コロナ禍の第三波が到来し、観光業や運輸業等に再び悪影響が出ることが懸念されています。今月になって3月決算会社の第2四半期報告書が相次いで発表されましたが、観光関連企業の毀損した数字には驚きを隠せません。例えば、帝国ホテルでは売上高が前年同期比3分の1以下に減少し、45億円を超える営業損失を計上していますし、筆者のお膝元の京都ホテルでも同様の状況を窺うことができます。
また、運輸業でも影響は甚大で、ANAホールディングスでは売上高が前年同期比27%まで激減し、2,600億円を超える営業損失となっています。さらに、営業活動によるキャッシュフローが1,900億円を超えるマイナスとなる一方で、財務活動によるキャッシュフローが4,600億円のプラスとなっていますから、損益と資金繰りの両面から同社が直面する窮状を垣間見ることができます。
このような窮境から企業を救済するべく政府が主導する「Go To Travel」政策が福音になるはずでしたが、それがコロナ禍の拡散を助長して第三波の到来につながったことから、政策の見直しが不可避となっています。
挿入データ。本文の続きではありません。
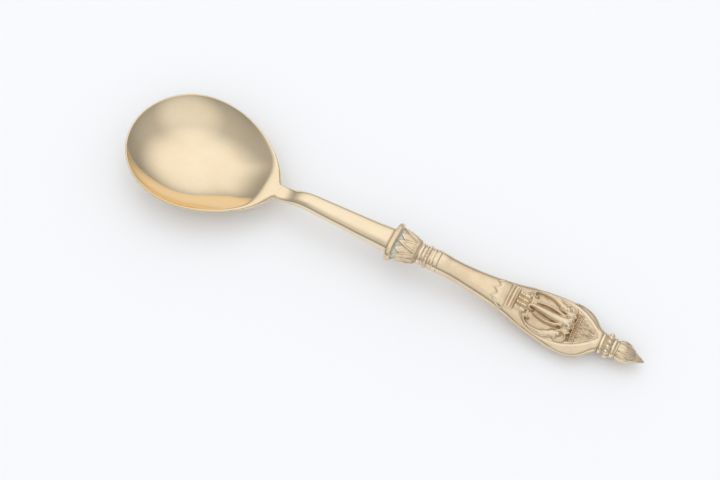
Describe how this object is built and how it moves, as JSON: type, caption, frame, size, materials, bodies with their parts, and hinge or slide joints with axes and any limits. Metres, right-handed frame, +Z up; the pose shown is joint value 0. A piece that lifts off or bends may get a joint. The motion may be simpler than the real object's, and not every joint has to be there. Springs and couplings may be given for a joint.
{
  "type": "souvenir spoon",
  "caption": "Cast brass souvenir spoon with a deep egg-shaped bowl, a lotus capital, a teardrop grip with an elephant relief, and a lotus-bud finial.",
  "frame": {"origin": "on the table under the middle of the spoon's length, midway across its width", "axes": "+X along the spoon from the bowl's tip to the finial, +Y across it, +Z up out of the table, the spoon lying with its bowl open upwards"},
  "size_m": [0.2, 0.0464, 0.014],
  "materials": {
    "polished_brass": "mirror polished pale golden brass, light scratches",
    "satin_brass": "worn satin cast brass, a little uneven",
    "aged_brass": "cast brass with dark brown patina in the hollows and whitish polish residue"
  },
  "bodies": {
    "root": {"bowl": "polished_brass", "shank": "polished_brass", "lotus_capital": "aged_brass", "neck_collar": "satin_brass", "grip": "satin_brass", "pedestal": "satin_brass", "elephant_relief": "aged_brass", "finial_collar": "satin_brass", "bud_finial": "aged_brass"}
  },
  "joints": []
}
その結果、窮境にある企業は、究極の自助努力を図るほかはなく、持てる力を振り絞って難局に臨むしかないというのが実情のようです。
そのような中、某メーカーに発注していた車両が欧州の工場をラインオフして、自動車専用船で日本に向けて航送中との知らせを受けました。その専用船の航路をネットで調べると、出荷港から地中海に入らずに大西洋を一路南下しています。つまり、スエズ運河を経由せずに喜望峰周りで日本に向かっているのです。コロナ禍で船荷が減少する中、海運会社が航行距離と航送時間で不利になっても、高額なスエズ運河の通航料を節約していることを知り、思わぬところにもコロナ禍の影響が及んでいることを再認識した次第です。